Why not?  The reason is that the moral hazards involved in such a practice are too great.  Human beings naturally tend to recoil at inflicting pain on others or causing them bodily damage.  The reason nature has given us such feelings is that it is, in general, good for us to avoid inflicting pain on others or causing them bodily damage.  Hence, it is, in general, a good idea for us not to become too desensitized to doing such things.  

Now, this is true only in general, and not in every case.  (And as I have noted before, intuitions and feelings are at best only ever a very rough guide to what the natural law permits or forbids.)  It is, for example, good for surgeons to desensitize themselves, within limits, to the sight of blood and torn flesh; good for soldiers and policemen to desensitize themselves, within limits, to the violence they have to inflict on evildoers in order to protect the innocent; good for judges, prosecutors, and prison guards to desensitize themselves, within limits, to the pleas of families whose loved ones have to spend time in jail because of their crimes; good for parents to desensitize themselves, within limits, to the pleas of children who need discipline; and so forth.  

What is problematic is any circumstance that threatens not merely to desensitize us to imposing harms that need to be imposed, but to obliterate our sense of sympathy altogether.  And that, I would say, is the main trouble with the idea of torturing rapists and other violent criminals.  Making a practice of doing this would put those who have to carry it out in a day-to-day manner at too grave a risk of entirely wiping out their normal revulsion at the thought of inflicting pain on others.

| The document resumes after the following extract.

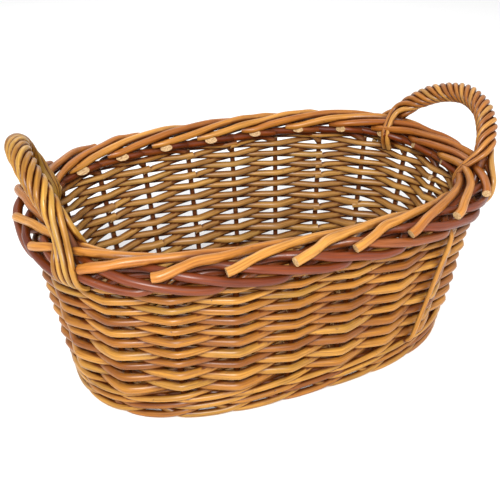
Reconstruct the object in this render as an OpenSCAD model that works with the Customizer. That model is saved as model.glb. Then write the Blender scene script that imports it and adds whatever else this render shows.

Now a concern for excessive desensitization is, I would suggest, the reason for the practices surrounding the infliction of the death penalty cited by my reader.  Since capital punishment is no more inherently wrong than surgery or police work are, neither is desensitizing oneself to executing the guilty any more inherently wrong than desensitizing oneself to performing heart surgery or shooting an armed bank robber.  Still, it is, all things being equal, better to minimize such desensitizing where we can do so.  Hence we have practices like setting up an execution in such a way that no one knows for sure who flipped the fatal switch, etc.  

So, the fact that such practices exist does not by itself cast any doubt on the legitimacy of capital punishment.  Moreover, precisely because execution can be a relatively quick and relatively painless procedure, it does not involve in the first place the degree of moral hazard that torturing rapists and the like would.  Hence, concerns about the effects of execution on the executioner do not in my view constitute strong grounds for objecting to capital punishment in practice, much less in principle.